## SOURCE MATERIAL
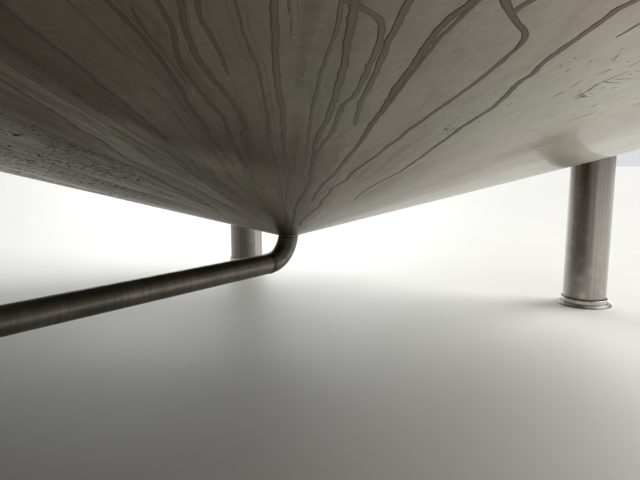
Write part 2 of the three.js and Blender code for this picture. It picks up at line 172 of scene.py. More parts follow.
def new_finish(name, **fixed):
    """A material with its shader's own sockets set. Returns it with its tree, shader and position socket."""
    made = bpy.data.materials.new(name)
    made.use_nodes = True
    tree = made.node_tree
    shader = tree.nodes["Principled BSDF"]
    for key, value in fixed.items():
        shader.inputs[key.replace("_", " ")].default_value = value
    place = tree.nodes.new("ShaderNodeTexCoord").outputs["Object"]
    return made, tree, shader, place


def clouds(tree, place, scale, detail=4.0, low=0.35, high=0.65, stretch=(1, 1, 1)):
    """A soft 0 to 1 pattern: noise over the position, stretched, and cut at two levels."""
    moved = node(tree, "ShaderNodeMapping", {"Vector": place, "Scale": stretch})
    pattern = node(tree, "ShaderNodeTexNoise", {"Vector": moved.outputs[0], "Scale": scale, "Detail": detail})
    levels = {"Value": pattern.outputs[0], "From Min": low, "From Max": high}
    return node(tree, "ShaderNodeMapRange", levels).outputs[0]


def blend(tree, share, first, second, kind="MIX"):
    """Mixes two colours, each a socket or a value, by a share."""
    mixed = node(tree, "ShaderNodeMix", {}, data_type="RGBA", blend_type=kind)
    for socket, value in zip((mixed.inputs[0], mixed.inputs[6], mixed.inputs[7]), (share, first, second)):
        if isinstance(value, bpy.types.NodeSocket):
            tree.links.new(value, socket)
        else:
            socket.default_value = value
    return mixed.outputs[2]


def tinted(tree, share, colour, tint):
    """A colour multiplied by a tint, by a share."""
    return blend(tree, share, colour, blend(tree, 1.0, colour, tint, "MULTIPLY"))


def spread(tree, share, low, high):
    """Carries a 0 to 1 pattern over to a range of values."""
    return node(tree, "ShaderNodeMapRange", {"Value": share, "To Min": low, "To Max": high}).outputs[0]


def relief(tree, shader, pattern, depth):
    """Gives the shader a fine relief from a pattern, its depth in metres."""
    bump = node(tree, "ShaderNodeBump", {"Height": pattern, "Distance": depth, "Strength": 1.0})
    tree.links.new(bump.outputs[0], shader.inputs["Normal"])


# Painted shade: the sheet's colour is darker where it faces this way, the side away from the lamps, partly
# tarnish and partly painted shade. The ramp's stops run from clean sheet to a dark brown of tarnish and
# painted shade, then lighter again in a band of painted highlight.
TARNISH_AND_SHADE_TOWARDS = Vector((math.cos(math.radians(275)), math.sin(math.radians(275)), 0))
TARNISH_SHADE_AND_SHEEN = (
    (0.50, (0.615, 0.62, 0.60, 1)), (0.72, (0.53, 0.527, 0.492, 1)), (0.84, (0.43, 0.40, 0.35, 1)),
    (0.93, (0.235, 0.195, 0.155, 1)), (0.96, (0.52, 0.49, 0.43, 1)), (0.985, (0.40, 0.375, 0.335, 1)),
)


def ramp(tree, share, stops):
    """Colours along a 0 to 1 pattern, given as (place, colour) stops."""
    made = node(tree, "ShaderNodeValToRGB", {"Fac": share}).color_ramp
    while len(made.elements) < len(stops):
        made.elements.new(0.5)
    for stop, (at, colour) in zip(made.elements, stops):
        stop.position, stop.color = at, colour
    return tree.nodes[-1].outputs["Color"]


def combine(tree, kind, first, second):
    """One of the Math node's sums on two numbers."""
    return node(tree, "ShaderNodeMath", {0: first, 1: second}, operation=kind).outputs[0]


def round_axis(tree, place):
    """The position as a fan about the tank's axis, and its distance and direction from the axis."""
    flat = node(tree, "ShaderNodeVectorMath", {0: place, 1: (1, 1, 0)}, operation="MULTIPLY").outputs[0]
    away = node(tree, "ShaderNodeVectorMath", {0: flat}, operation="LENGTH").outputs["Value"]
    outward = node(tree, "ShaderNodeVectorMath", {0: flat}, operation="NORMALIZE").outputs[0]
    axis = node(tree, "ShaderNodeCombineXYZ", {"Z": away}).outputs[0]
    fan = node(tree, "ShaderNodeVectorMath", {0: outward, 1: axis}, operation="ADD").outputs[0]
    return fan, away, outward


def soft_step(tree, value, first, last):
    """Goes softly from 0 to 1 as a value goes from the first number to the last."""
    turned_round = first > last
    low, high = min(first, last), max(first, last)
    limits = {"Value": value, "From Min": low, "From Max": high, "To Min": float(turned_round),
              "To Max": float(not turned_round)}
    return node(tree, "ShaderNodeMapRange", limits, interpolation_type="SMOOTHSTEP").outputs[0]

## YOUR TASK
From the listing above, extract every line exactly as it stands.

## THE SOLUTION
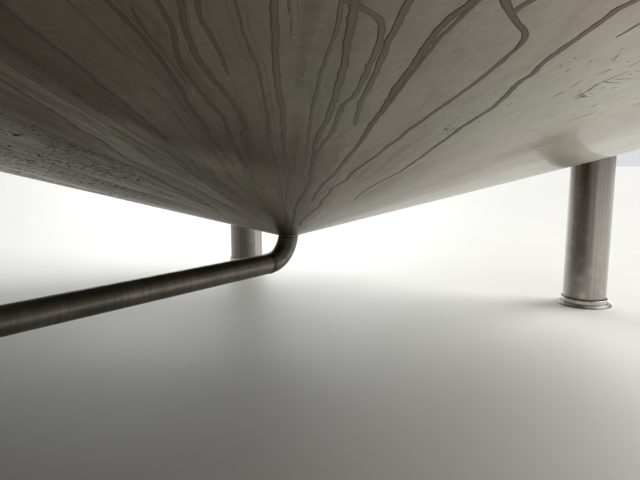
Write part 2 of the three.js and Blender code for this picture. It picks up at line 172 of scene.py. More parts follow.
def new_finish(name, **fixed):
    """A material with its shader's own sockets set. Returns it with its tree, shader and position socket."""
    made = bpy.data.materials.new(name)
    made.use_nodes = True
    tree = made.node_tree
    shader = tree.nodes["Principled BSDF"]
    for key, value in fixed.items():
        shader.inputs[key.replace("_", " ")].default_value = value
    place = tree.nodes.new("ShaderNodeTexCoord").outputs["Object"]
    return made, tree, shader, place


def clouds(tree, place, scale, detail=4.0, low=0.35, high=0.65, stretch=(1, 1, 1)):
    """A soft 0 to 1 pattern: noise over the position, stretched, and cut at two levels."""
    moved = node(tree, "ShaderNodeMapping", {"Vector": place, "Scale": stretch})
    pattern = node(tree, "ShaderNodeTexNoise", {"Vector": moved.outputs[0], "Scale": scale, "Detail": detail})
    levels = {"Value": pattern.outputs[0], "From Min": low, "From Max": high}
    return node(tree, "ShaderNodeMapRange", levels).outputs[0]


def blend(tree, share, first, second, kind="MIX"):
    """Mixes two colours, each a socket or a value, by a share."""
    mixed = node(tree, "ShaderNodeMix", {}, data_type="RGBA", blend_type=kind)
    for socket, value in zip((mixed.inputs[0], mixed.inputs[6], mixed.inputs[7]), (share, first, second)):
        if isinstance(value, bpy.types.NodeSocket):
            tree.links.new(value, socket)
        else:
            socket.default_value = value
    return mixed.outputs[2]


def tinted(tree, share, colour, tint):
    """A colour multiplied by a tint, by a share."""
    return blend(tree, share, colour, blend(tree, 1.0, colour, tint, "MULTIPLY"))


def spread(tree, share, low, high):
    """Carries a 0 to 1 pattern over to a range of values."""
    return node(tree, "ShaderNodeMapRange", {"Value": share, "To Min": low, "To Max": high}).outputs[0]


def relief(tree, shader, pattern, depth):
    """Gives the shader a fine relief from a pattern, its depth in metres."""
    bump = node(tree, "ShaderNodeBump", {"Height": pattern, "Distance": depth, "Strength": 1.0})
    tree.links.new(bump.outputs[0], shader.inputs["Normal"])


# Painted shade: the sheet's colour is darker where it faces this way, the side away from the lamps, partly
# tarnish and partly painted shade. The ramp's stops run from clean sheet to a dark brown of tarnish and
# painted shade, then lighter again in a band of painted highlight.
TARNISH_AND_SHADE_TOWARDS = Vector((math.cos(math.radians(275)), math.sin(math.radians(275)), 0))
TARNISH_SHADE_AND_SHEEN = (
    (0.50, (0.615, 0.62, 0.60, 1)), (0.72, (0.53, 0.527, 0.492, 1)), (0.84, (0.43, 0.40, 0.35, 1)),
    (0.93, (0.235, 0.195, 0.155, 1)), (0.96, (0.52, 0.49, 0.43, 1)), (0.985, (0.40, 0.375, 0.335, 1)),
)


def ramp(tree, share, stops):
    """Colours along a 0 to 1 pattern, given as (place, colour) stops."""
    made = node(tree, "ShaderNodeValToRGB", {"Fac": share}).color_ramp
    while len(made.elements) < len(stops):
        made.elements.new(0.5)
    for stop, (at, colour) in zip(made.elements, stops):
        stop.position, stop.color = at, colour
    return tree.nodes[-1].outputs["Color"]


def combine(tree, kind, first, second):
    """One of the Math node's sums on two numbers."""
    return node(tree, "ShaderNodeMath", {0: first, 1: second}, operation=kind).outputs[0]


def round_axis(tree, place):
    """The position as a fan about the tank's axis, and its distance and direction from the axis."""
    flat = node(tree, "ShaderNodeVectorMath", {0: place, 1: (1, 1, 0)}, operation="MULTIPLY").outputs[0]
    away = node(tree, "ShaderNodeVectorMath", {0: flat}, operation="LENGTH").outputs["Value"]
    outward = node(tree, "ShaderNodeVectorMath", {0: flat}, operation="NORMALIZE").outputs[0]
    axis = node(tree, "ShaderNodeCombineXYZ", {"Z": away}).outputs[0]
    fan = node(tree, "ShaderNodeVectorMath", {0: outward, 1: axis}, operation="ADD").outputs[0]
    return fan, away, outward


def soft_step(tree, value, first, last):
    """Goes softly from 0 to 1 as a value goes from the first number to the last."""
    turned_round = first > last
    low, high = min(first, last), max(first, last)
    limits = {"Value": value, "From Min": low, "From Max": high, "To Min": float(turned_round),
              "To Max": float(not turned_round)}
    return node(tree, "ShaderNodeMapRange", limits, interpolation_type="SMOOTHSTEP").outputs[0]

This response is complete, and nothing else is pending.